== Exercise objective ==
Copy out precisely the lines beginning at the line that contains "Write the build123d" and ending at the line that contains "# ---- Driving", including both.

== Supplied records ==
********************

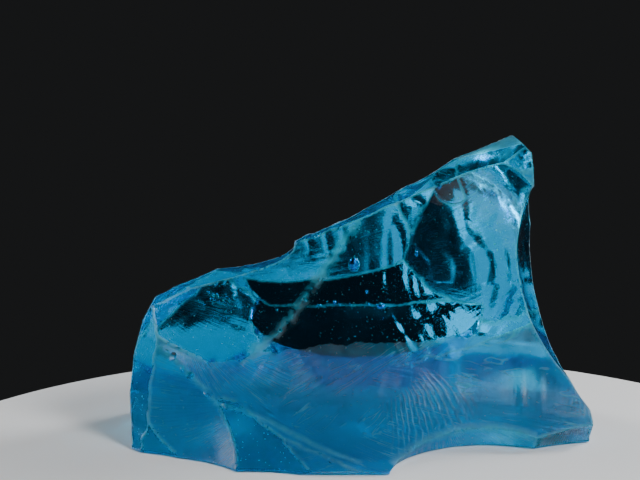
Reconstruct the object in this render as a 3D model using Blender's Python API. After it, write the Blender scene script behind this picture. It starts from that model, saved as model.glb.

********************

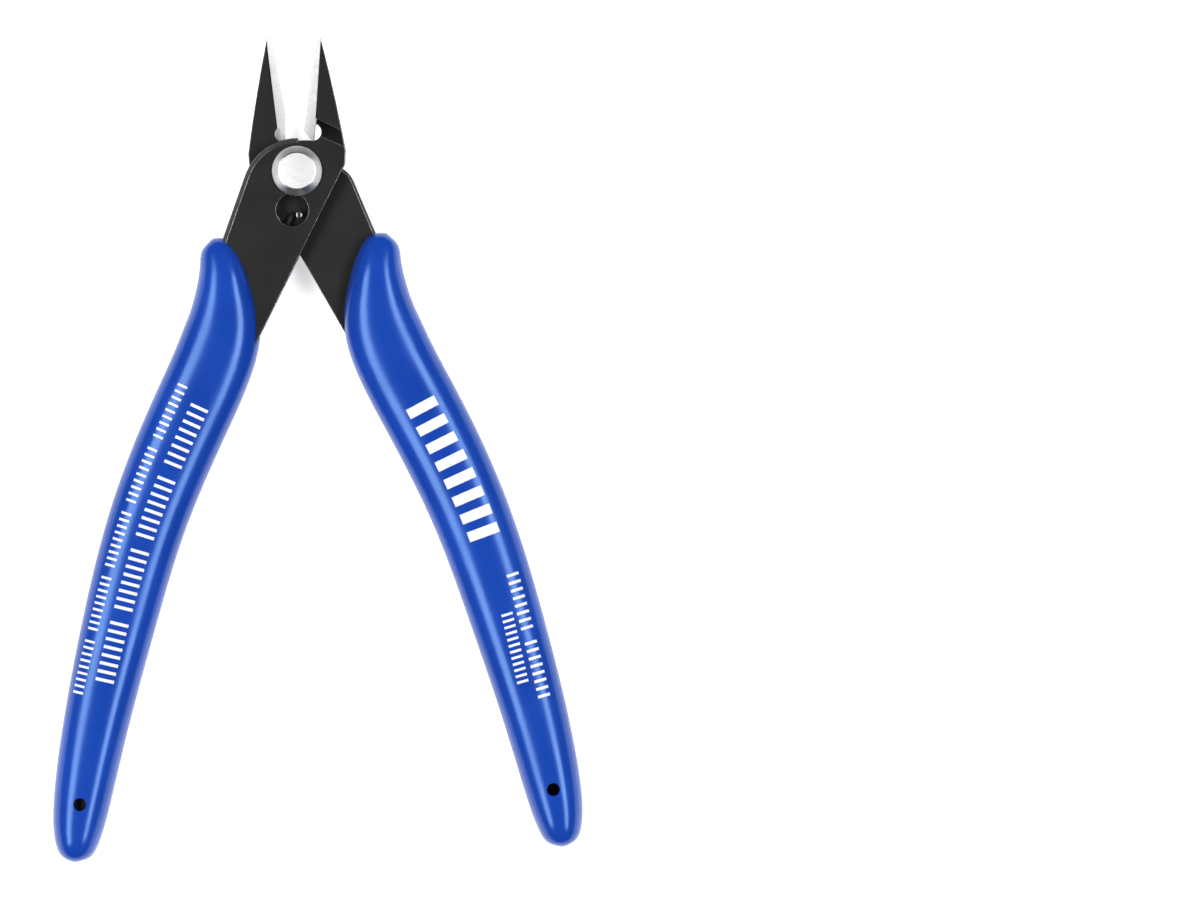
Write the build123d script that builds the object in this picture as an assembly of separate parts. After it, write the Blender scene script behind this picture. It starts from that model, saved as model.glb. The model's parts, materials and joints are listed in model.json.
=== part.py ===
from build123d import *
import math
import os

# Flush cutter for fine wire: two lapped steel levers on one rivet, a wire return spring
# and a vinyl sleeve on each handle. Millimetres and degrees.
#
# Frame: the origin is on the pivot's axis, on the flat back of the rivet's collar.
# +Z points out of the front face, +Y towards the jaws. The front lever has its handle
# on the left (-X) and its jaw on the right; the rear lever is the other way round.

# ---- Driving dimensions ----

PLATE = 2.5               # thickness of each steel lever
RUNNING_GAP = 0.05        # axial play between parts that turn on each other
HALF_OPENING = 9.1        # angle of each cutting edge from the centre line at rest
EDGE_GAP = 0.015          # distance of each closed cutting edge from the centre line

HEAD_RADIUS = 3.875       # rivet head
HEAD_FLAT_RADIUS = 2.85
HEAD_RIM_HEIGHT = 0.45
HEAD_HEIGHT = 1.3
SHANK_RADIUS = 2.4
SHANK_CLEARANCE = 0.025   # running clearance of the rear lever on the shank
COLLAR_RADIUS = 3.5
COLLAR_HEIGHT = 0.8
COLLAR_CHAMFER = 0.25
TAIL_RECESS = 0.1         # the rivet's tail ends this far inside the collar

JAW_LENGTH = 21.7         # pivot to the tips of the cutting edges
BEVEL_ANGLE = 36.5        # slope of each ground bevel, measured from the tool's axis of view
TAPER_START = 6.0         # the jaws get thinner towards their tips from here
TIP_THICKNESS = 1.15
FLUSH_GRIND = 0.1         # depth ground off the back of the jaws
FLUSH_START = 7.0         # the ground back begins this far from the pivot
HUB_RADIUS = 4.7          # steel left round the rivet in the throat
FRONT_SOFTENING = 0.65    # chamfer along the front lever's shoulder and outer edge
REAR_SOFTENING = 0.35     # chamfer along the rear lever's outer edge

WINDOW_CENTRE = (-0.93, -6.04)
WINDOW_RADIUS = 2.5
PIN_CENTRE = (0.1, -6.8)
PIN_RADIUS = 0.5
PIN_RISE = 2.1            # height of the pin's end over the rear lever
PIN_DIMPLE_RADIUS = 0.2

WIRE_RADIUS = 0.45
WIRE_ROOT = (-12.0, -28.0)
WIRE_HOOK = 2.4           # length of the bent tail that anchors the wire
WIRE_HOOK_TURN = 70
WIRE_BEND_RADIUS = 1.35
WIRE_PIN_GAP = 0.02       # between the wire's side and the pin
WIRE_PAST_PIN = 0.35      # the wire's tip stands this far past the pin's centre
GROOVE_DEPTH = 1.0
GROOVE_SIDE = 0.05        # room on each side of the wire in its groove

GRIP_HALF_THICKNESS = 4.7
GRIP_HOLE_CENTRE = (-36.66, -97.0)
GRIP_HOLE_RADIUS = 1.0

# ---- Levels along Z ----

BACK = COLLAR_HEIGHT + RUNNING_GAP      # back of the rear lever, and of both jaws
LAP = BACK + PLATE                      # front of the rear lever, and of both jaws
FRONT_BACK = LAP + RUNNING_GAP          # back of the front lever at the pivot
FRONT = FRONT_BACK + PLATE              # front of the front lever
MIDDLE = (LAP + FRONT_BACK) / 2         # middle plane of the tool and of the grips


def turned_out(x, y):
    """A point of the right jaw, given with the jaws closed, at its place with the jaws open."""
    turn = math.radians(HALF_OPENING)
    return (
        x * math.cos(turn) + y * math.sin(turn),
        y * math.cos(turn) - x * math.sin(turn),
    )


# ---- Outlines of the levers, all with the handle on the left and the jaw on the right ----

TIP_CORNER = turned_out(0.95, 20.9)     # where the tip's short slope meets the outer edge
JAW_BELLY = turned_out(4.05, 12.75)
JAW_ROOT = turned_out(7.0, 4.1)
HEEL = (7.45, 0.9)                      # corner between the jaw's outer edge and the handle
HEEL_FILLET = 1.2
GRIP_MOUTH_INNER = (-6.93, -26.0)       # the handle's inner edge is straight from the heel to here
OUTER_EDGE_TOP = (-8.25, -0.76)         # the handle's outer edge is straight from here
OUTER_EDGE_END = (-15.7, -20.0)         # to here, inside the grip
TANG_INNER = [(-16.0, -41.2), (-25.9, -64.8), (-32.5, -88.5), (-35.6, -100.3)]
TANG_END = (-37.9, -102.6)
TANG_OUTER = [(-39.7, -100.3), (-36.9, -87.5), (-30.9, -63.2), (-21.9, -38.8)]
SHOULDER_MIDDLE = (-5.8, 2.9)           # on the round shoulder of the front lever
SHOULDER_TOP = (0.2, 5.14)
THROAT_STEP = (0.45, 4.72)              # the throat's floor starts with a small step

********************

== Exercise response ==
Write the build123d script that builds the object in this picture as an assembly of separate parts. After it, write the Blender scene script behind this picture. It starts from that model, saved as model.glb. The model's parts, materials and joints are listed in model.json.
=== part.py ===
from build123d import *
import math
import os

# Flush cutter for fine wire: two lapped steel levers on one rivet, a wire return spring
# and a vinyl sleeve on each handle. Millimetres and degrees.
#
# Frame: the origin is on the pivot's axis, on the flat back of the rivet's collar.
# +Z points out of the front face, +Y towards the jaws. The front lever has its handle
# on the left (-X) and its jaw on the right; the rear lever is the other way round.

# ---- Driving dimensions ----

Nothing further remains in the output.